Alexander Barbour (Former Criminal & Environmental Law Editor)

Alex has recently graduated from the University of Birmingham, achieving a First Class Honours degree in Law. His main interests lie in issues concerning human rights, criminal justice and the environment. Alex recently received the Albion Richardson Award from Gray’s Inn to fund the BPTC, which he is currently undertaking at the University of Law, Birmingham.

The British constitution is an uncodified political constitution that relies on non-legally binding conventions to secure the successful governance of the UK. However, the rise in judicial review, the decisions of the House of Lords in Factortame (No. 2) and Jackson, and the proposed codification of the constitution by the last Labour government under Gordon Brown have all revived an ongoing debate as to what the British constitution is and why it matters so much. The latest project from the Constitution Unit of University College London will bring renewed hope to constitutional lawyers of improving Parliament’s ability and willingness to enact legislation that adheres to the traditional principles of the British constitution. These principles have not been adhered to in recent times as a result of the war on terror, which, together with retrospective legislation, have left the influence of constitutional norms on the legislative process weaker than ever. But are these hopes legitimate, or are they more idealistic than realistic. 

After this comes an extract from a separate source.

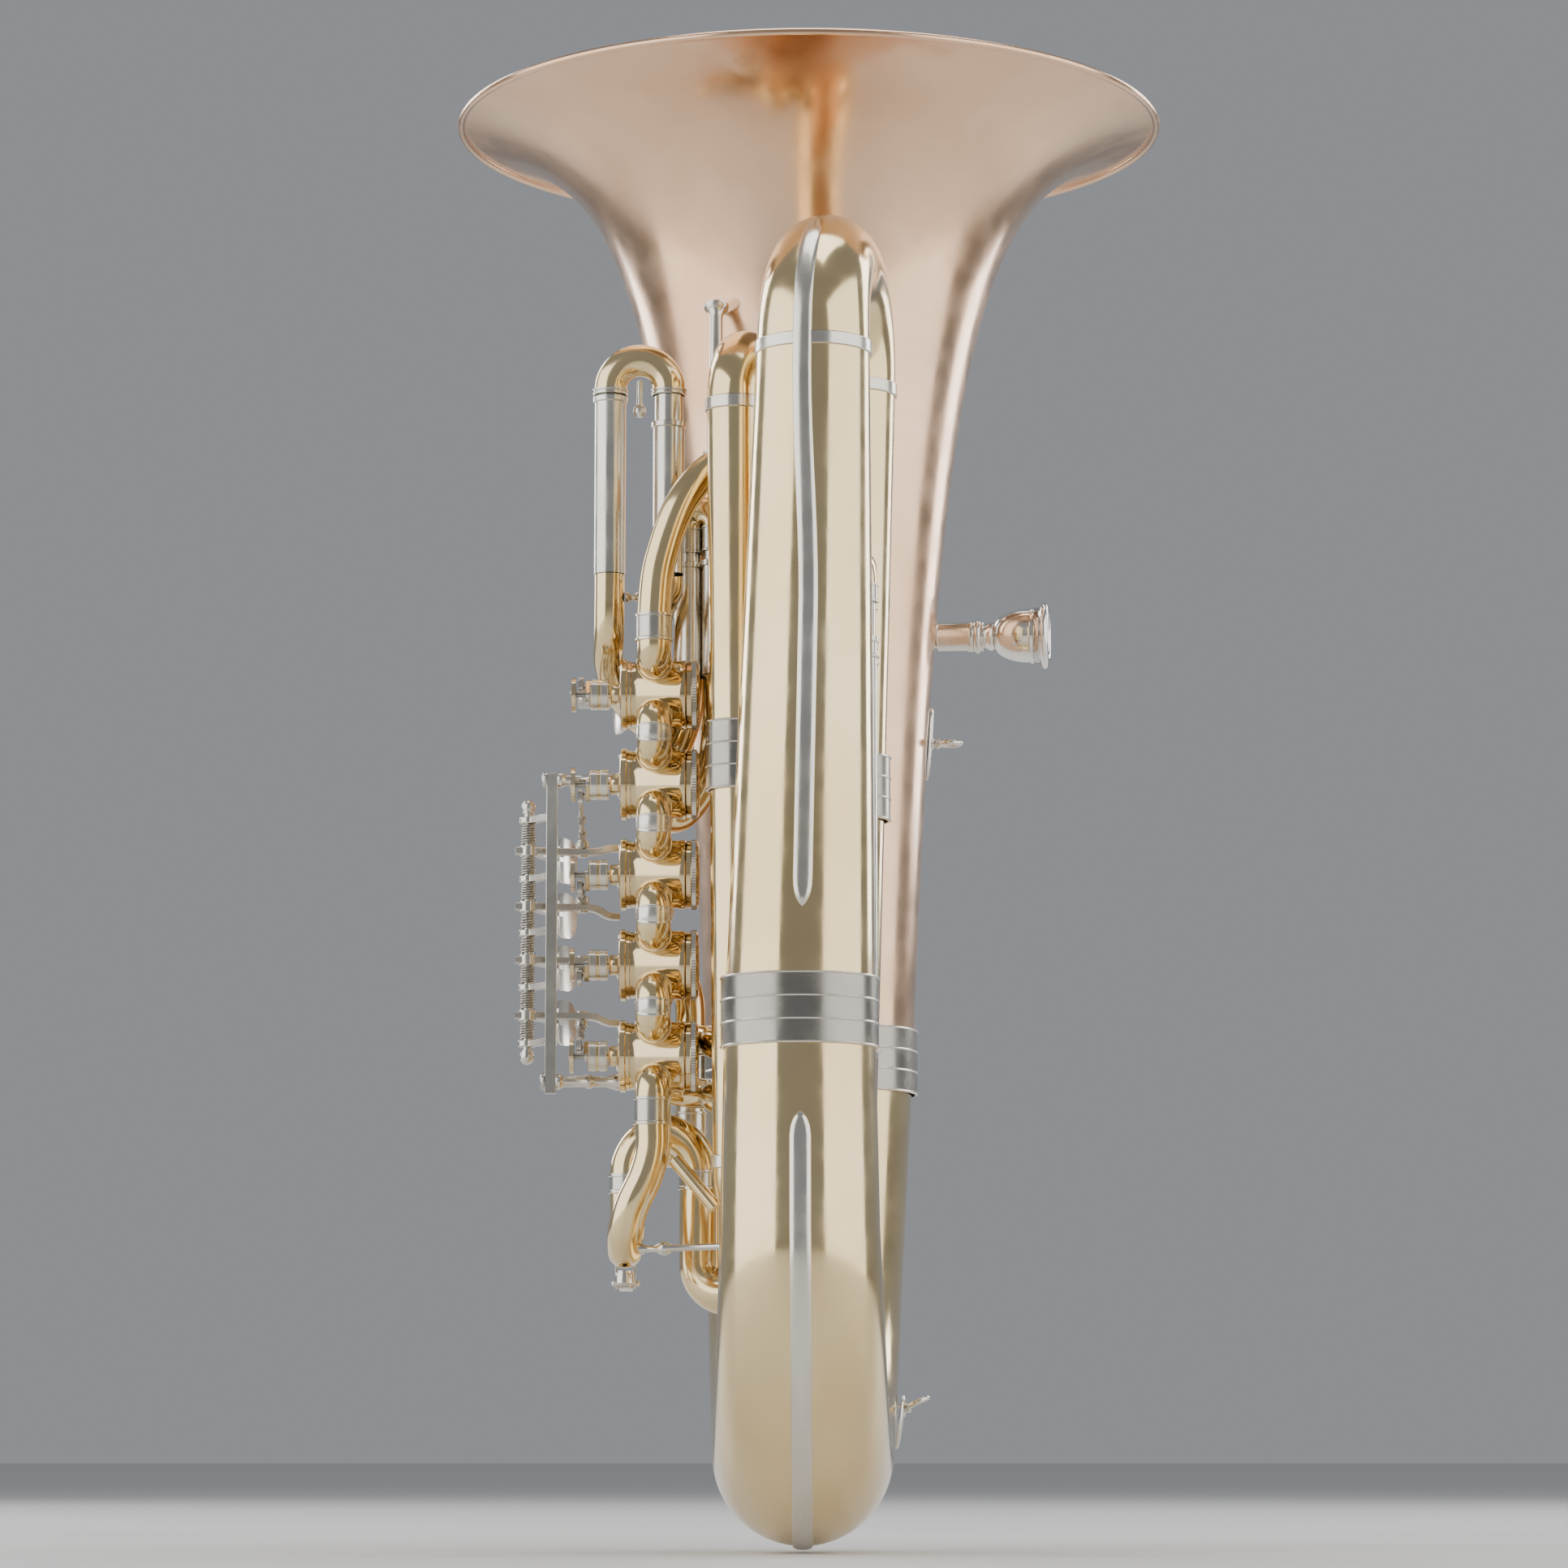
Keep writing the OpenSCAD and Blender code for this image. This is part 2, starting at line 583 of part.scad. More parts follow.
module eye_solid(side, r, half) {
    along_x(-half) {
        cylinder(h = 2 * half, r = r);
        translate([-side * eye_slot, 0, 0]) cylinder(h = 2 * half, r = r);
        translate([min(0, -side * eye_slot), -r, 0]) cube([eye_slot, 2 * r, 2 * half]);
    }
}
eye_slot = 2;
crank_ball_r = 1.5;
eye_r = 2.75;

// Thumb lever for the fifth valve, on its own pin
thumb_z = 386.7;
module thumb_lever() {
    color("silver")
        translate([thumb_x, thumb_y, thumb_z]) {
            difference() {
                union() {
                    translate([0, 0, -lever_t / 2]) cylinder(h = lever_t + 1, r = hub_r);
                    rotate([0, 0, 180 - lever_rest]) translate([0, -strip_h / 2, -lever_t / 2])
                        cube([link_arm + 3, strip_h, lever_t]);
                    rotate([0, 0, 108]) translate([0, -2.5, -lever_t / 2]) cube([27, 5, lever_t]);
                    rotate([0, 0, 108]) translate([34, 0, -2.5]) rotate([90, 0, 0]) intersection() {
                        cylinder(h = 2, r = 12, center = true);
                        cube([20, 16, 4], center = true);
                    }
                }
                cylinder(h = 20, r = thumb_pin_r + fit_gap, center = true);
            }
            rotate([0, 0, 180 - lever_rest]) translate([link_arm, 0, 0])
                cylinder(h = lever_t / 2 + 3.6, r = stud_r);
        }
}
thumb_pin_r = 1.5;
module thumb_lever_mount() {
    knee = [-66, -20, valve_top_z];
    color("silver") {
        rod([-66, far_y - 1.2, valve_top_z], knee, 1.6);
        translate(knee) sphere(r = 2, $fn = 24);
        rod(knee, [thumb_x, thumb_y, valve_top_z], 1.6);
        translate([thumb_x, thumb_y, valve_top_z - 4])
            cylinder(h = thumb_z - lever_t / 2 - 0.15 - valve_top_z + 4, r = 3.4);
        translate([thumb_x, thumb_y, valve_top_z]) cylinder(h = 8, r = thumb_pin_r);
    }
}

// Lever carriage
module hinge_rod() {
    color("silver") translate([lever_x, lever_y, 0]) {
        translate([0, 0, 221]) cylinder(h = 114, r = hinge_r);
        for (z = [220.5, 335.5]) translate([0, 0, z]) sphere(r = 3.3, $fn = 24);
    }
}
module carriage_bar() {
    reach = norm([lever_x - bar_x, lever_y - bar_y]);
    turn = atan2(lever_y - bar_y, lever_x - bar_x);
    color("silver") difference() {
        union() {
            translate([bar_x - 2.5, bar_y - 3, bar_bottom_z]) cube([5, 6, bar_top_z - bar_bottom_z]);
            for (z = bracket_zs) {
                translate([bar_x, bar_y, z - 1.5]) rotate([0, 0, turn]) translate([0, -2, 0])
                    cube([reach, 4, 3]);
                translate([lever_x, lever_y, z - 1.5]) cylinder(h = 3, r = 4.2);
            }
        }
        translate([lever_x, lever_y, bar_bottom_z]) cylinder(h = 160, r = hinge_r + 0.02);
    }
}
module carriage_posts() {
    color("silver")
        for (z = post_zs) translate([0, bar_y, z]) {
            along_x(bar_x + 2.52) cylinder(h = casing_front_x - flange_t - 0.04 - bar_x - 2.5, r = 2.6);
            along_x(bar_x + 5) cylinder(h = 3, r = 3.4);
            along_x(casing_front_x - flange_t - 4) cylinder(h = 2.5, r = 3.4);
        }
}
module carriage_screws() {
    color("silver")
        for (z = post_zs) translate([0, bar_y, z]) difference() {
            along_x(bar_x - 2.52 - 2.4) cylinder(h = 2.4, r = 3.9);
            translate([bar_x - 5.2, -5, -0.5]) cube([1, 10, 1]);
        }
}

// Tuning slides
slide_fit = 0.06;
inner_r = 6.5;
sleeve_r = 7.2;
module slide_u(a, b, z, up, r, leg, collar) {
    c = (a + b) / 2;
    half = norm(b - a) / 2;
    translate([c[0], c[1], z]) rotate([0, 0, atan2(b[1] - a[1], b[0] - a[0])])
        mirror([0, 0, up > 0 ? 0 : 1]) {
            rotate([90, 0, 0]) rotate_extrude(angle = 180, $fn = 64) translate([half, 0]) difference() {
                circle(r = r, $fn = 32);
                circle(r = inner_r - 0.1, $fn = 32);
            }
            for (s = [-1, 1]) translate([s * half, 0, 0]) {
                translate([0, 0, -leg]) ring_sleeve(inner_r - tube_wall, inner_r, leg + 0.5);
                translate([0, 0, -collar]) ring_sleeve(inner_r - 0.1, r + 0.5, collar - 0.1);
            }
        }
}
module slide_1() {
    color("gold") slide_u([-55, -36], [-42, -44], 464, 1, 7, 62, 12);
}
slide_2_y = -14;
module slide_2() {
    color("gold")
        translate([valve_x, slide_2_y, valve_z(2)]) rotate([-90, 0, 0])
            slide_u([0, -port_z], [0, port_z], 0, 1, 7, 24, 6);
}
module slide_3() {
    color("gold") slide_u([-72, -14], [-55, -12], 187.5, -1, 7, 38, 10);
}
module slide_4() {
    color("gold") slide_u([22, -127], [22, -108], 421.8, 1, 7.2, 160, 8.1);
}
slide_5_left = [-91.2, -58];
slide_5_right = [-64.5, -58];
module slide_5() {
    color("gold") {
        slide_u(slide_5_left, slide_5_right, 525, 1, 7.4, 78, 3);
        translate([(slide_5_left[0] + slide_5_right[0]) / 2, -58, 515]) {
            cylinder(h = 12, r = 1.6);
            sphere(r = 3, $fn = 24);
        }
    }
}
module sleeve(x, y, z1, z2, ring_at) {
    translate([x, y, z1]) ring_sleeve(inner_r + slide_fit, sleeve_r, z2 - z1);
    translate([x, y, ring_at]) ring_sleeve(inner_r + slide_fit, sleeve_r + 0.8, 3);
}
module slide_sleeves() {
    color("silver") {
        for (p = [[-55, -36], [-42, -44]]) sleeve(p[0], p[1], 395, 448, 445);
        for (p = [[-72, -14], [-55, -12]]) sleeve(p[0], p[1], 201, 229, 201);
        for (p = [[22, -127], [22, -108]]) sleeve(p[0], p[1], 213, 398.6, 395.6);
        for (p = [[22, -127], [22, -108]]) translate([p[0], p[1], 388]) ring_sleeve(inner_r + 0.5, 8, 3);
        sleeve(slide_5_left[0], slide_5_left[1], 439, 521.5, 518.5);
        sleeve(slide_5_right[0], slide_5_right[1], 439, 509.6, 506.6);
        for (s = [-1, 1]) translate([valve_x, far_y + 0.1, valve_z(2) + s * port_z]) rotate([-90, 0, 0]) {
            ring_sleeve(inner_r + slide_fit, sleeve_r, 22);
            translate([0, 0, 19]) ring_sleeve(inner_r + slide_fit, sleeve_r + 0.8, 3);
        }
    }
}
module valve_tubing() {
    up5 = valve_z(5) + port_z;
    low5 = valve_z(5) - port_z;
    up1 = valve_z(1) + port_z;
    low1 = valve_z(1) - port_z;
    up3 = valve_z(3) + port_z;
    low3 = valve_z(3) - port_z;
    up4 = valve_z(4) + port_z;
    low4 = valve_z(4) - port_z;
    start = far_y + 0.1;
    color("gold") {
        valve_tube([[valve_x, start, up5], [-70, -36, 396.5], [-70.5, -31, 405], [-70.5, -36, 417],
            [-68, -48, 426], [-64.8, -56, 432], [-64.5, -58, 438.6]]);
        valve_tube([[valve_x, start, low5], [-71, -37, 371], [-78, -29, 377], [-88, -31, 390],
            [-92, -42, 401], [-91.5, -54, 411], [-91.2, -58, 424], [-91.2, -58, 438.6]]);
        valve_tube([[valve_x, start, up1], [-69, -35, 354.5], [-62, -29, 362], [-56, -33, 378],
            [-55, -36, 394.6]]);
        valve_tube([[valve_x, start, low1], [-69, -35, 330], [-58, -28, 333], [-46, -34, 350],
            [-42, -43, 375], [-42, -44, 394.6]]);
        valve_tube([[valve_x, start, low3], [-70.5, -36, 247], [-72, -19, 243], [-72, -14, 229.4]]);
        valve_tube([[valve_x, start, up3], [-69, -35, 272], [-62, -24, 267], [-55.5, -14, 250],
            [-55, -12, 229.4]]);
        valve_tube([[valve_x, start, up4], [-68, -36, 231], [-55, -32, 229], [-44, -45, 227],
            [-41.5, -62.2, 224], [-28, -78.3, 219], [-18, -82, 214], [-9, -90, 208], [3, -103, 200],
            [14, -108, 196], [21.5, -108, 203], [22, -108, 212.6]]);
        valve_tube([[valve_x, start, low4], [-68, -36, 206.5], [-55, -32, 205], [-44, -45, 203],
            [-41.4, -62.2, 200], [-28, -78.6, 195], [-18, -82, 190], [-9, -91, 184], [3, -106, 180],
            [14, -120, 181], [21, -127, 192], [22, -127, 212.6]]);
    }
}
module valve_tube(points) {
    spline_tube(points, sleeve_r - 0.3, sleeve_r - 0.3, tube_wall, 10, 2);
}

// Small fittings
strap_z = 374;
strap_ring_r = 5.1;
strap_wire_r = 1.25;
module strap_rings() {
    color("silver") {
        lean = atan((bell_r(strap_z + 17) - bell_r(strap_z - 17)) / 34);
        translate([bell_r(strap_z) + 0.25, bell_y, strap_z]) rotate([0, lean, 0]) strap_plate(11.5);
        translate([0, bell_y, strap_z]) {
            along_x(bell_r(strap_z) + 0.5) cylinder(h = 4.7, r = 2.4);
            translate([bell_r(strap_z) + 5.2 + strap_ring_r, 0, 0]) strap_ring();
        }
        translate([40.6, low_ring_y, 56]) rotate([0, 8, 0]) strap_plate(7);
        translate([41, low_ring_y, 62]) rotate([0, -25, 0]) {
            along_x(0) cylinder(h = 3.7, r = 2.4);
            translate([3.8 + strap_ring_r, 0, 0]) strap_ring();
        }
    }
}
low_ring_y = 0;
module strap_plate(half) {
    for (s = [-1, 1]) translate([0, 0, s * half]) along_x(0) cylinder(h = 1.6, r = 6);
    translate([0, -6, -half]) cube([1.6, 12, 2 * half]);
}
module strap_ring() {
    rotate_extrude($fn = 48) translate([strap_ring_r, 0]) circle(r = strap_wire_r, $fn = 16);
}
module stays() {
    color("gold") {
        rod([-43, -74.85, 491.5], [-43, bell_y - 76, 566], 3);
        rod([-60, -90, 171], [-42, -95.4, 149.3], 3.2);
        along([-75.1, -79.35, 132], [-29, -96.8, 132.8]) {
            cylinder(h = 49.2, r = 1.6);
            translate([0, 0, 8]) cylinder(h = 4, r = 3);
        }
        rod([slide_5_left[0] + 7.4, -58, 428.5], [slide_5_right[0] - 7.4, -58, 428.5], 1.6);
    }
}

// Water key, hung under the outlet tube's bow
key_x = -82.5;
key_y = -70;
key_hinge_y = -57;
key_hinge_z = 117.5;
key_pin_r = 1;
module water_key() {
    color("silver")
        translate([key_x, 0, 0]) {
            translate([0, key_y, 116.6]) cylinder(h = 6.2, r = 4.2);
            translate([-1.5, key_y, 115.2]) cube([3, key_hinge_y - key_y - key_pin_r - 0.4, 1.6]);
            translate([0, key_hinge_y, key_hinge_z]) rotate([0, 90, 0]) difference() {
                cylinder(h = 5, r = 2.4, center = true);
                cylinder(h = 8, r = key_pin_r + fit_gap, center = true);
            }
            translate([-3, key_hinge_y + 2, 115.2]) cube([6, 12, 1.6]);
        }
}
module water_key_mount() {
    color("silver")
        translate([key_x, key_hinge_y, 0]) {
            for (s = [-4, 4]) translate([s - 0.6, 0, 0]) rotate([90, 0, 90]) linear_extrude(1.2)
                polygon([[-2.2, key_hinge_z - 2.2], [2.2, key_hinge_z - 2.2], [2.2, 128.6], [-2.2, 126.3]]);
            translate([0, 0, key_hinge_z]) rotate([0, 90, 0]) cylinder(h = 10.8, r = key_pin_r, center = true);
        }
}

bell();
rim_wire();
bell_ferrule();
bottom_bow();
bow_ferrule();
outer_branch();
top_bow();
player_branch();
return_bow();
front_branch();
front_top_bow();
inner_branch();
inner_bow();
branch_ferrules();
outlet_tube();
tube_ferrules();
leadpipe();
mouthpiece_receiver();
mouthpiece();
guard_strips();
casing(1);  // casing_1
casing(2);  // casing_2
casing(3);  // casing_3
casing(4);  // casing_4
casing(5);  // casing_5
rotor(1);  // rotor_1
rotor(2);  // rotor_2
rotor(3);  // rotor_3
rotor(4);  // rotor_4
rotor(5);  // rotor_5
valve_caps();
crooks();
crook_ferrules();
lever(1);  // lever_1
lever(2);  // lever_2
lever(3);  // lever_3
lever(4);  // lever_4
thumb_lever();
link(1);  // link_1
link(2);  // link_2
link(3);  // link_3
link(4);  // link_4
link(5);  // link_5
lever_springs();
hinge_rod();
carriage_bar();
carriage_posts();
carriage_screws();
slide_1();
slide_2();
slide_3();
slide_4();
slide_5();
slide_sleeves();
valve_tubing();
strap_rings();
stays();
water_key();
water_key_mount();
thumb_lever_mount();
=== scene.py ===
import math

import bmesh
import bpy
from mathutils import Matrix, Vector


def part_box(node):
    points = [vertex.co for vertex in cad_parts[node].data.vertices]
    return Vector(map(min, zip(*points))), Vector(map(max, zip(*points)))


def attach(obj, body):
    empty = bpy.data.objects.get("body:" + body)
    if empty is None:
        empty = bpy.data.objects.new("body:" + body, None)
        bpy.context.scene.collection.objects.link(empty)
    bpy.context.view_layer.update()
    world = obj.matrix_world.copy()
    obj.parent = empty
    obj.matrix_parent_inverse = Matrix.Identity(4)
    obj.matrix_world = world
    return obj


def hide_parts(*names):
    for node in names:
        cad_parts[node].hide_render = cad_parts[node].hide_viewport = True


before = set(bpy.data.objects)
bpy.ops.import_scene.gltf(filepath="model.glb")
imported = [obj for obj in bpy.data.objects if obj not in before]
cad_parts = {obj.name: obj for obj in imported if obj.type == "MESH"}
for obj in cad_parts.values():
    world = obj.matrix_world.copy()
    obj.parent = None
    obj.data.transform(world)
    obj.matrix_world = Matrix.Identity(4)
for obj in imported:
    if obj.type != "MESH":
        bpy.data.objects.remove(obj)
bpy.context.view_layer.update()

# Lengths of the horn are in millimetres, as in part.scad; pieces are scaled to metres when they are made.
# X points to the player's side, Y from the branches to the bell, Z up.
MM = 0.001
HORN = "horn"
X, Y, Z = Vector((1, 0, 0)), Vector((0, 1, 0)), Vector((0, 0, 1))


def box_mm(node):
    low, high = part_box(node)
    return Vector(low) / MM, Vector(high) / MM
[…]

The report, written by Jack Simson Cairn, Robert Hazell and Dawn Oliver, sets out a code of constitutional standards based on the reports of the House of Lords Select Committee on the Constitution (“Constitution Committee”). The 126 standards that have been identified and consolidated in the code from 146 reports of the Constitution Committee from 2001 onwards are organised into five sections: the rule of law; delegated powers, delegated legislation and Henry VIII clauses; the separation of powers; individual rights; and parliamentary procedure. Whilst the code focuses primarily on constitutional standards relating to parliamentary process,it also clearly sets out a number of constitutional principles that, in my opinion, have not been adhered to in recent times.

Retroactivity of Legislation

The code sets out at paragraph 1.1.1, “enacting legislation with retrospective effect should be avoided.” This is a key precept of the rule of law. There are two main conceptions of the rule of law: Firstly, Raz’s formal conception that sets out a series of procedural attributes by which the degree of compliance with the rule of law can be assessed. Alternatively, there is the substantive conception, espoused by Dworkin, which goes beyond procedural attributes to look at the content of the legislation in order to establish whether it is ‘good’ or ‘bad’. Regardless of whether you are a proponent of the formal or substantive conception of the rule of law, it cannot be disputed that this particular constitutional standard has been overlooked in the past.

A well-known, and highly criticised, piece of retroactive legislation is the War Damage Act 1965, enacted in response to the decision in Burmah Oil v Lord Advocate. This case concerned the destruction of oil fields by the British forces in Burma during the Second World War in order to prevent the fields falling into the hands of the advancing Japanese army. Burmah Oil Company, one of the many companies affected by the destruction, brought an action against the UK government following the conclusion of the war. Although their claim succeeded and it was held they were entitled to compensation, the decision was frustrated by the enactment of the War Damage Act 1965, which retrospectively exempted the Crown from liability in respect of damage to, or destruction of, property caused by lawful acts during the war. So why did Parliament abandon constitutional standards here? It appears as though the saving of public money was deemed to be of greater importance than compensating those negatively affected by government actions. I believe this to be a clear example of Parliament abusing its sovereignty and enacting legislation utterly at ends with the rule of law: legislation that is unconstitutional in every sense.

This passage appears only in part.